=== GOAL OF THE EXERCISE ===
Reproduce the section of the listing that begins at the line containing "points = [vertex.co" and finishes at the line containing "obj.parent = rigid_bodies[body]". Include both end lines and nothing beyond them.

--- BEGIN ---

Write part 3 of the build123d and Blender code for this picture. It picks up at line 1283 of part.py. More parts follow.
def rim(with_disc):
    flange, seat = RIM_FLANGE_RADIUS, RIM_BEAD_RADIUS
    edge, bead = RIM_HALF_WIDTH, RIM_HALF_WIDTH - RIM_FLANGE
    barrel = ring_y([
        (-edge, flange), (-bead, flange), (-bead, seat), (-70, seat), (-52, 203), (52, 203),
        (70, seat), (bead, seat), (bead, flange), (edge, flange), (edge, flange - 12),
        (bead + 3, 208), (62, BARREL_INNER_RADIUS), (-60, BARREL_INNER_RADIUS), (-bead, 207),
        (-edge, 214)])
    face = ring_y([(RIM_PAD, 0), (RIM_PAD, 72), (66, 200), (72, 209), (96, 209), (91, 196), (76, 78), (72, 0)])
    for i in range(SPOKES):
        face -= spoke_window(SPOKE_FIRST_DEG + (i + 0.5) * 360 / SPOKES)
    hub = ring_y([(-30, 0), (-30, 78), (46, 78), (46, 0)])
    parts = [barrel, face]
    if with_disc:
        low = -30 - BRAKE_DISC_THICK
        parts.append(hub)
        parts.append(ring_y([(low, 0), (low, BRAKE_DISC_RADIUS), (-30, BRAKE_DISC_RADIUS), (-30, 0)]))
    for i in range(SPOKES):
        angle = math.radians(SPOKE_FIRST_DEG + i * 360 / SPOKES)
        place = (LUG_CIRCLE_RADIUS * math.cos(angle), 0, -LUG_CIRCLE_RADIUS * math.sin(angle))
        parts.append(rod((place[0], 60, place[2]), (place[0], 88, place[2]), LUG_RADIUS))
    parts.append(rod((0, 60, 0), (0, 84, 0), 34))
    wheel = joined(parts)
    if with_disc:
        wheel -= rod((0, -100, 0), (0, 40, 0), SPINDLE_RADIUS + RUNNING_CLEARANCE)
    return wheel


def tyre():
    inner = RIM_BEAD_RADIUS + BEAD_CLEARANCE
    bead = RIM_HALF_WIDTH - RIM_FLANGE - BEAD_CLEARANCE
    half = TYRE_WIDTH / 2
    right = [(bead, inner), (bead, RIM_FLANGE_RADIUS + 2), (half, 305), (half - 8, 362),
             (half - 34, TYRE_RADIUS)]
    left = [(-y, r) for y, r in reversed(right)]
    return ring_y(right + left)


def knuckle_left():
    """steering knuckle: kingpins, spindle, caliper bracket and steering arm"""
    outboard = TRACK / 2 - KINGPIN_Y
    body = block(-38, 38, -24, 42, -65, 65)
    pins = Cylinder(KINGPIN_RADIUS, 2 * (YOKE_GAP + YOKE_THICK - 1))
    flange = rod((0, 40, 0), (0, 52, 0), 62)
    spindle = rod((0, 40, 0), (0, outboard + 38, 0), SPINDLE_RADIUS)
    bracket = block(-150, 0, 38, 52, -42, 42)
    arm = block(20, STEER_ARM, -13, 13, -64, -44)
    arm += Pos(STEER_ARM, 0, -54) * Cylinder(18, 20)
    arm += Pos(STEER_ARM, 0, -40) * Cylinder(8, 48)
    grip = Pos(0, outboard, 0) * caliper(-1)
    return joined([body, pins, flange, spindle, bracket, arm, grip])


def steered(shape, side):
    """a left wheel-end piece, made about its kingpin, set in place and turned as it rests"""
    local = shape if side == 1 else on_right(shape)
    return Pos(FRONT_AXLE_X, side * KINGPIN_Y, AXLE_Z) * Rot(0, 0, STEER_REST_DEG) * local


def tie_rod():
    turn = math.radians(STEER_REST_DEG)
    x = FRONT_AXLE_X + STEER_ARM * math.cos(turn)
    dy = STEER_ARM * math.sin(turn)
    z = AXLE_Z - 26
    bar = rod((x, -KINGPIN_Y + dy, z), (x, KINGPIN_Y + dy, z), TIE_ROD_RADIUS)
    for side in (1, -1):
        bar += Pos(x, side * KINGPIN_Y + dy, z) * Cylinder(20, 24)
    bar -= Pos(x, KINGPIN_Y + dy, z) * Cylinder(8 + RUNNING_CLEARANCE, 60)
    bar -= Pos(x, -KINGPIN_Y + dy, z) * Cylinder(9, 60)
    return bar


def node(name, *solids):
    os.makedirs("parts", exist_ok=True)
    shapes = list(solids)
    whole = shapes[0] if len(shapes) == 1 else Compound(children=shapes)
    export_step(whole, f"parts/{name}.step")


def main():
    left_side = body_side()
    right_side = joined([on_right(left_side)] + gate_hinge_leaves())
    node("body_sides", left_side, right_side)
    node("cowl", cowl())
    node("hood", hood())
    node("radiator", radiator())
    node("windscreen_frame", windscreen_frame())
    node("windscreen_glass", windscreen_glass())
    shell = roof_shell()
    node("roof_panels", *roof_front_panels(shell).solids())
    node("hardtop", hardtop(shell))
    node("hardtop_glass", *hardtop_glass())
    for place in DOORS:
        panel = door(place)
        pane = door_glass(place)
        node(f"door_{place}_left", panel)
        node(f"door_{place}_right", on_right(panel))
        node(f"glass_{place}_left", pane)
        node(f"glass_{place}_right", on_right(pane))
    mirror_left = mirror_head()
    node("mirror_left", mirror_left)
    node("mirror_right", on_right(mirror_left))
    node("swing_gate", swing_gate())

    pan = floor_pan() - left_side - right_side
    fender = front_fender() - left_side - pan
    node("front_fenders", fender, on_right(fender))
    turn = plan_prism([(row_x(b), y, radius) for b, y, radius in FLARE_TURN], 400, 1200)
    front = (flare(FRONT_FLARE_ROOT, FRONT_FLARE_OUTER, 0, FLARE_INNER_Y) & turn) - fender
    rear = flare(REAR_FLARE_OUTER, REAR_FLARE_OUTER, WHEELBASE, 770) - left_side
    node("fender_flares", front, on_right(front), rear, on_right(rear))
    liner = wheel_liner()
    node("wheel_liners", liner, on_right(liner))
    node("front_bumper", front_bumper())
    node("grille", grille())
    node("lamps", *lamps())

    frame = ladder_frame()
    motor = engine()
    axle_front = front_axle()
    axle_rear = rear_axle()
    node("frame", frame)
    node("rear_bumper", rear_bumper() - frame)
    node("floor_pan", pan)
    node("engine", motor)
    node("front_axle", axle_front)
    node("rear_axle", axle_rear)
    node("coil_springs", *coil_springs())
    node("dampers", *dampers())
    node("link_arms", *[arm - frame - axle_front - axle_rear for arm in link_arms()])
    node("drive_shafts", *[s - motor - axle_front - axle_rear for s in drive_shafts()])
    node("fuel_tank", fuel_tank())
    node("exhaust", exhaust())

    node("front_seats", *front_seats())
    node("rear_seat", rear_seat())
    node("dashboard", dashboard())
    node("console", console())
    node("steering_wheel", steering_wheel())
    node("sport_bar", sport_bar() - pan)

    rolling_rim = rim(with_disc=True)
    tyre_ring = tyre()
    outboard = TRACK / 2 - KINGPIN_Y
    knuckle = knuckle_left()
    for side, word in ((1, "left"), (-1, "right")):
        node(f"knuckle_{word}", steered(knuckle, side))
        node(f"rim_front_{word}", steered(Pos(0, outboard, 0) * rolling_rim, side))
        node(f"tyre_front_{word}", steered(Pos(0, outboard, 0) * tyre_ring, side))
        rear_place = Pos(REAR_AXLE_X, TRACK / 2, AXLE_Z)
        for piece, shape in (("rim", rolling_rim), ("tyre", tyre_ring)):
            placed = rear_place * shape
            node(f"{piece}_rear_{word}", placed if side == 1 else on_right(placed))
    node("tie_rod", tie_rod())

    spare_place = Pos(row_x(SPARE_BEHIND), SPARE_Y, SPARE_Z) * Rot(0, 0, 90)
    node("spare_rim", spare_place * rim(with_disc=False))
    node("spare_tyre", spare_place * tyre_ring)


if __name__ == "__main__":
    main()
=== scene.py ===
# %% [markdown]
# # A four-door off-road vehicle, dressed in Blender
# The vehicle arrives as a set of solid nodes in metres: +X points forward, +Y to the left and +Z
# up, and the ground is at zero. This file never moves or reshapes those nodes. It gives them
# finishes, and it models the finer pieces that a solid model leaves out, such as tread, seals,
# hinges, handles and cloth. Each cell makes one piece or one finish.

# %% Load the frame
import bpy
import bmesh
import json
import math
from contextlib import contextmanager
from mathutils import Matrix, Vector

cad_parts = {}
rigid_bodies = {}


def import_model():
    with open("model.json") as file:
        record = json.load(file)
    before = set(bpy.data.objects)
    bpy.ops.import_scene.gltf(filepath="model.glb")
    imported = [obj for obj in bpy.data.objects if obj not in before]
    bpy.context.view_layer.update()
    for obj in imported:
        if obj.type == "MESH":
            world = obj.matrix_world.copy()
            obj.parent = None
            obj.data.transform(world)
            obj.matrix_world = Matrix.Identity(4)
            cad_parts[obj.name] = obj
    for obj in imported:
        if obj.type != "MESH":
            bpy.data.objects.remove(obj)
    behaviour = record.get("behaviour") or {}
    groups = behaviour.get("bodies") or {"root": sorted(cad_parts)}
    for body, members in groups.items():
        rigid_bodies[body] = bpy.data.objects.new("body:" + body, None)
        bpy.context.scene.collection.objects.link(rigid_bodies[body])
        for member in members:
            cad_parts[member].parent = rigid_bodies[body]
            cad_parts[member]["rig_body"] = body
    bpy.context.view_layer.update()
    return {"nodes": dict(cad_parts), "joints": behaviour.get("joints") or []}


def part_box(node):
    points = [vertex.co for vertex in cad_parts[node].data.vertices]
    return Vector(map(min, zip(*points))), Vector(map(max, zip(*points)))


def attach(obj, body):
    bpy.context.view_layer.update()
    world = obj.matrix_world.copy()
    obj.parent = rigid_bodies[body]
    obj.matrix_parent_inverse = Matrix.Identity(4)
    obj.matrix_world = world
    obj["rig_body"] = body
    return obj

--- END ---

=== FINISHED TASK ===
    points = [vertex.co for vertex in cad_parts[node].data.vertices]
    return Vector(map(min, zip(*points))), Vector(map(max, zip(*points)))


def attach(obj, body):
    bpy.context.view_layer.update()
    world = obj.matrix_world.copy()
    obj.parent = rigid_bodies[body]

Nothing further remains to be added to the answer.